Worship with Us This Sunday - 10:15 a.m.
Harold Camping created for himself a cottage industry predicting the Rapture and the end of the world. People supported his ministry financially. He did quite well. Once his latest prognostication passed without so much as a whimper from the heavens, Camping decided to retire. Hang it up. Stop telling people to stop what they are doing and ready themselves for the coming of Jesus.
Camping is not the first. He will not be the last. Those like Camping would be considered “escapists.” I remember when the little book, 88 Reasons Why the Rapture Will Occur in 1988 came out. I also remember the sequel. It would have better been titled, Oops. Somewhere along the way our concern for the end of all things trumped hearing Jesus’ words, “As the Father has sent me, so send I you.”
Our Gospel text for Sunday is one of the final three before the Season of Advent and the beginning again of the Christian Year. Jesus tells another parable. N.T. Wright refers to them as “10 Girls” in his new Kingdom Translation of the New Testament. We are accustomed to hearing the parable as the 10 Virgins. On a side note, the word may be translated both ways. The emphasis is not upon their purity. But, to quibble over the way the word is translated points to the way we miss Jesus’ point on any number of occasions.

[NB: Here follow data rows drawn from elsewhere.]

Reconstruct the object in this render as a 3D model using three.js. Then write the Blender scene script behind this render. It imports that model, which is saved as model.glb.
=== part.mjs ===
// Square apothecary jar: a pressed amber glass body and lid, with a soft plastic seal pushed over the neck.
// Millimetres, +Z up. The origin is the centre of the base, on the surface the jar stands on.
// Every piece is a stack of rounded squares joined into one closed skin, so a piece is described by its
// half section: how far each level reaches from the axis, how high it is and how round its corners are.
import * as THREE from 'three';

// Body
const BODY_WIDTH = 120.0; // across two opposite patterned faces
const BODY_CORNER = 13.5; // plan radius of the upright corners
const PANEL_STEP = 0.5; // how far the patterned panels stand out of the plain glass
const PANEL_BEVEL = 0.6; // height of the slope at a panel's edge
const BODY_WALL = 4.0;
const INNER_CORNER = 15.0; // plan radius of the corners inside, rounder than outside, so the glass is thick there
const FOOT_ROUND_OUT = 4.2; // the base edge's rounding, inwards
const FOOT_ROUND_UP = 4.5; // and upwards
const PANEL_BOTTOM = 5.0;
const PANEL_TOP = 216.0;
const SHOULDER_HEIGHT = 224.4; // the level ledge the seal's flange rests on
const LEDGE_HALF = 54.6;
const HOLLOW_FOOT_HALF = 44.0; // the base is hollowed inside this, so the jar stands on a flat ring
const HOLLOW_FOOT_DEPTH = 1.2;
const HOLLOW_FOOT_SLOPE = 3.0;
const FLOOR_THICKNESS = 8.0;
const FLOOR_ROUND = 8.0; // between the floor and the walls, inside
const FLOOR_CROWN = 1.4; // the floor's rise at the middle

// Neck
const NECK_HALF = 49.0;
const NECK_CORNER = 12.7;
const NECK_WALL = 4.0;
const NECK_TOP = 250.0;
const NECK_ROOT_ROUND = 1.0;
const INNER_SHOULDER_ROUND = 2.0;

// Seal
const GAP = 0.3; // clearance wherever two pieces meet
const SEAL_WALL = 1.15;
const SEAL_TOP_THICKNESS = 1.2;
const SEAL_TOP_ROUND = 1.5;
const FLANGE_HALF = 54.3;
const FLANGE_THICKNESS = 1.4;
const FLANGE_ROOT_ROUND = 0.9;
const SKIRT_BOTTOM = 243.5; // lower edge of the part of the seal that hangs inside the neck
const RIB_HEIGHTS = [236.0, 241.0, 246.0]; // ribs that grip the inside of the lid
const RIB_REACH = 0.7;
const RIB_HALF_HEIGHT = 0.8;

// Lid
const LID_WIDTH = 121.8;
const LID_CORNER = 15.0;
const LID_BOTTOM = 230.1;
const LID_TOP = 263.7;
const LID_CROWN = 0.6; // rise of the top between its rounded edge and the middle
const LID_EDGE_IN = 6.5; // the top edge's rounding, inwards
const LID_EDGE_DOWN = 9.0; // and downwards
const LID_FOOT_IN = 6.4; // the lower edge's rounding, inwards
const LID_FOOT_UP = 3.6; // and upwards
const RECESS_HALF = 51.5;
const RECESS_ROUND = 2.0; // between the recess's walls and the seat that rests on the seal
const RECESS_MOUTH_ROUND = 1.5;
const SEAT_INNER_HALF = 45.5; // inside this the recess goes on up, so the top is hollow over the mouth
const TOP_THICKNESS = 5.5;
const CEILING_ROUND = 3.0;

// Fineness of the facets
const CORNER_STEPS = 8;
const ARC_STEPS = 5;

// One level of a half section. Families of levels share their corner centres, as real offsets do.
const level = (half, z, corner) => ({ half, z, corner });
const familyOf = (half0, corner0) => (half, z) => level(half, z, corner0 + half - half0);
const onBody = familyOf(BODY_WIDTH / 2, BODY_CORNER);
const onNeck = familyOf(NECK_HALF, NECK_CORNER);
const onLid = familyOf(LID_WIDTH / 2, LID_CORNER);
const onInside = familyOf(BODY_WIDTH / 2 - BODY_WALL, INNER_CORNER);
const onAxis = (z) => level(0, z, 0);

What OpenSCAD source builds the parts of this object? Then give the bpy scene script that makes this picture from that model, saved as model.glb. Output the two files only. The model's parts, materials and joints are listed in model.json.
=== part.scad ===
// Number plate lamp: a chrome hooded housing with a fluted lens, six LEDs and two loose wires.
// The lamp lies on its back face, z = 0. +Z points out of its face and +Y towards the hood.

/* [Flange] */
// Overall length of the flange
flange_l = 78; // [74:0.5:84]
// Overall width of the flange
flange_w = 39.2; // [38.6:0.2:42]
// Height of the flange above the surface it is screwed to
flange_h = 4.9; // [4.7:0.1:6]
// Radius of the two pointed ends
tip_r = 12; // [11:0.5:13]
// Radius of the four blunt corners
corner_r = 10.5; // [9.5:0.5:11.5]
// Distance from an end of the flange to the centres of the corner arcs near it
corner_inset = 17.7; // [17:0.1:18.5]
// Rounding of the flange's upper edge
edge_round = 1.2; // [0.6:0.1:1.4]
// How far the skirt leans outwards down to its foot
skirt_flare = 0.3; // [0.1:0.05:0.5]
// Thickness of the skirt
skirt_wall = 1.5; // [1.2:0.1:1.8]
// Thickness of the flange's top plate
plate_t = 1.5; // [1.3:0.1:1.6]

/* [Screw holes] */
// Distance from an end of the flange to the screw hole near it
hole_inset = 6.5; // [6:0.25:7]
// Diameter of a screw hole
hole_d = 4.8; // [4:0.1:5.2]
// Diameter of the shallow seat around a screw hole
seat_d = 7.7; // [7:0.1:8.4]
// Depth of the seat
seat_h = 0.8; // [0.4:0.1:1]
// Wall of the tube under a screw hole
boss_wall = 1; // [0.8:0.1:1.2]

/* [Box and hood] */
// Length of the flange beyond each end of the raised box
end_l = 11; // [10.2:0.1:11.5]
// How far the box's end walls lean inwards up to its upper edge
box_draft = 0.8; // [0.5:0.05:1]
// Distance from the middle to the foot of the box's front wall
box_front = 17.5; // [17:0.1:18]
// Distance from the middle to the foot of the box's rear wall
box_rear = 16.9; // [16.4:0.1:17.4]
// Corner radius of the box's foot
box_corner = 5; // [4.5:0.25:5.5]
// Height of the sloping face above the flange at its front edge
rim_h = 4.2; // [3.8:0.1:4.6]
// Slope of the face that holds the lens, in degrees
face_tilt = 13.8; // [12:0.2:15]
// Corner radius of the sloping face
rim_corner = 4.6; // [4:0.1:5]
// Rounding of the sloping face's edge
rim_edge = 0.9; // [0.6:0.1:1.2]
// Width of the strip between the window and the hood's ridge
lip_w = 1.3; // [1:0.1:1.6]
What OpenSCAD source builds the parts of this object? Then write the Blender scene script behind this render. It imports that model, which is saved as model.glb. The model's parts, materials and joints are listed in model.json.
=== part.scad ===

If we are here in 2011 debating the date for Jesus’ return, we have more trouble than translating the Greek word – parthenos. The UBS Lexicon suggests – “virgin, unmarried girl, undefiled man, unmarried man.” The point of Jesus parable focuses our attention not on the status of the “girls” but on their actions – their readiness.
How do we understand readiness? Those who give their ears to Camping and those like him think readiness is something like withdrawal. Sell everything and wait. Do you ever wonder how many become homeless after such a decision? And maybe that is the point. Were we to envision ourselves as transients on our way to helping others encounter Jesus we would both avoid an over indulgence in the “spirit of the world” and an lack of participation in the lives of others in the world.
The third way would be Jesus’ Way. We do not witness any scolding of the girls for going to sleep. It appears it is simply the natural course of the rhythms of waiting. What seems to be important is how they live the rhythms of life while they wait. Their light surely could point us to the way in which we are to live as the “light of the world.” Always pruning our own experiences so that we are not wasting our time burning up our oil on rooftops waiting Jesus’ return or shining our light on our own ways also burning up our oil in neglect of others who need the light of God’s love that shines through the cracks of our “earthen vessels” as Paul described our existence.
Ready does not mean disengaged Ready does not mean doing our own thing.
In the Epistle passage from 1 Thessalonians, the concern for what happens to those who experience the normal rhythms of life – including death – before the return of Jesus seems also to indicate there is no need to worry about what happens. Keep living in their community, their region, and their world remembering the promised hope that God would complete what he started when Jesus returns.